A TV obsession over the latest football game doesn't figure much into the ambience of Fred P. Ott's on the Plaza. Not that a sports-bar mentality dominates Kansas City's premier retail district -- it's just that some Plaza establishments have taken to installing clusters of TVs, often tuned to the hot game of the day, to attract the guys, which will attract the gals, which will produce such lines as "Do you come to the Plaza often?"

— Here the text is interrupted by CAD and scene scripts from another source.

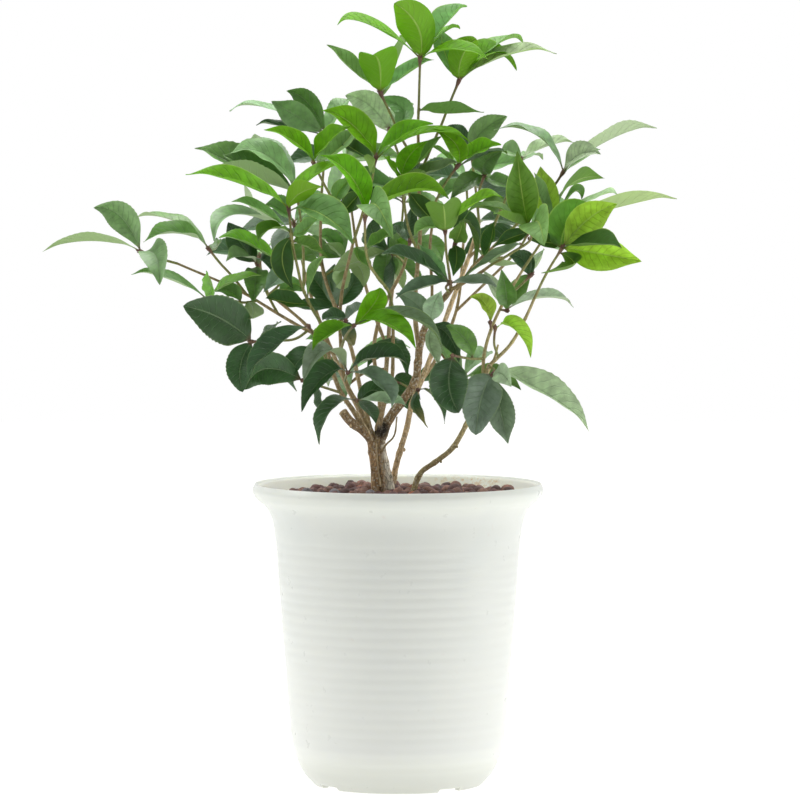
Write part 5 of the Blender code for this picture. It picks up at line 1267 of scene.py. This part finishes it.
def plastic_material(looks):
    """Moulded white polypropylene: a milky skin with a soft satin gloss, faint clouds and scuffs from use,
    and rust coloured splashes of wet soil inside the rim."""
    material, node, where = new_material("moulded white polypropylene")
    place = node("SeparateXYZ", [where])
    x, y, height = place.outputs
    cloud = node("TexNoise", {"Vector": where, "Scale": 1 / (CLOUD * MM), "Detail": 3})
    cloud = node("MapRange", [cloud, *CLOUD_RAMP])
    scuffs = node("TexNoise", {"Vector": where, "Scale": 1 / (SCUFF * MM), "Detail": 5, "Roughness": 0.6})
    scuffed = node("MapRange", [scuffs, *SCUFF_RAMP])

    # Painted light: the wall is lighter low down, as if lit from the floor, and lighter on its inner side, as
    # if lit through the wall. Painted shade darkens the foot. The inner side begins where the distance from
    # the axis passes a cone.
    low = node("MapRange", [height, *(reach * MM for reach in LIGHT_PAINTED_REACH), LIGHT_PAINTED_SHARE, 0])
    foot = node("MapRange", [height, 0, LIGHT_PAINTED_FOOT * MM])
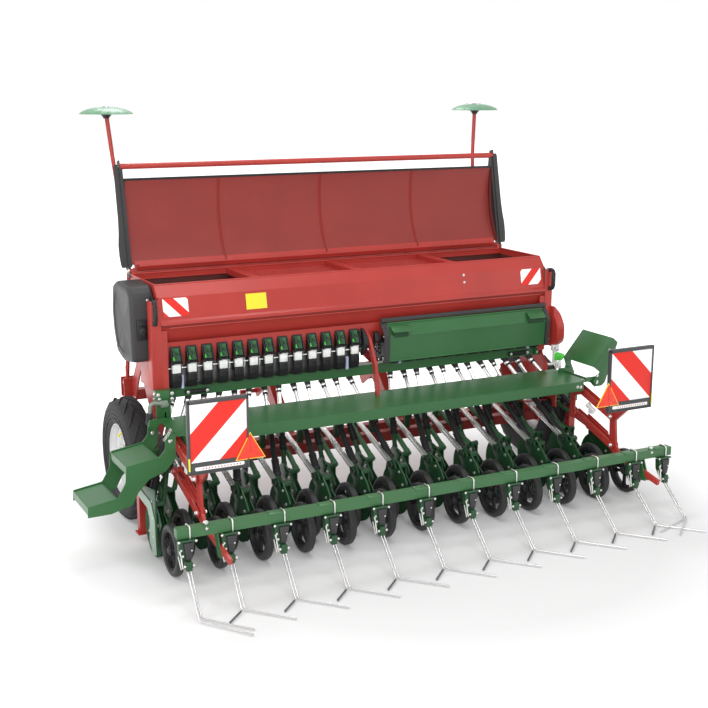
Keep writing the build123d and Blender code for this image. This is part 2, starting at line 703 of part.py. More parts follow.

"Maybe I'm a backward bartender for not knowing anything about sports," says Kara Werner, Ott's main night bartender. Werner's passion is progressive politics -- and the music and art that complements those views. From Ralph Nader to the Zapatista struggle in Chiapas, Mexico, to the death penalty in the United States, to the case against Mumia Abu-Jamal, Werner attracts a clientele open to those interests. On any given night the Ott's mix can contain young poets scratching out verse at the bar, tennis mavens sipping wine after a tough set at the Plaza courts, locals from nearby apartments and townhouses, a sprinkling of tourists, and midtown types wondering whether a band is playing that night. It's a rhythm that works.

"We're laid back," says Werner, "a kind of hole in the wall, neighborhood-type place."

Which you don't hear that often anymore about a Plaza business.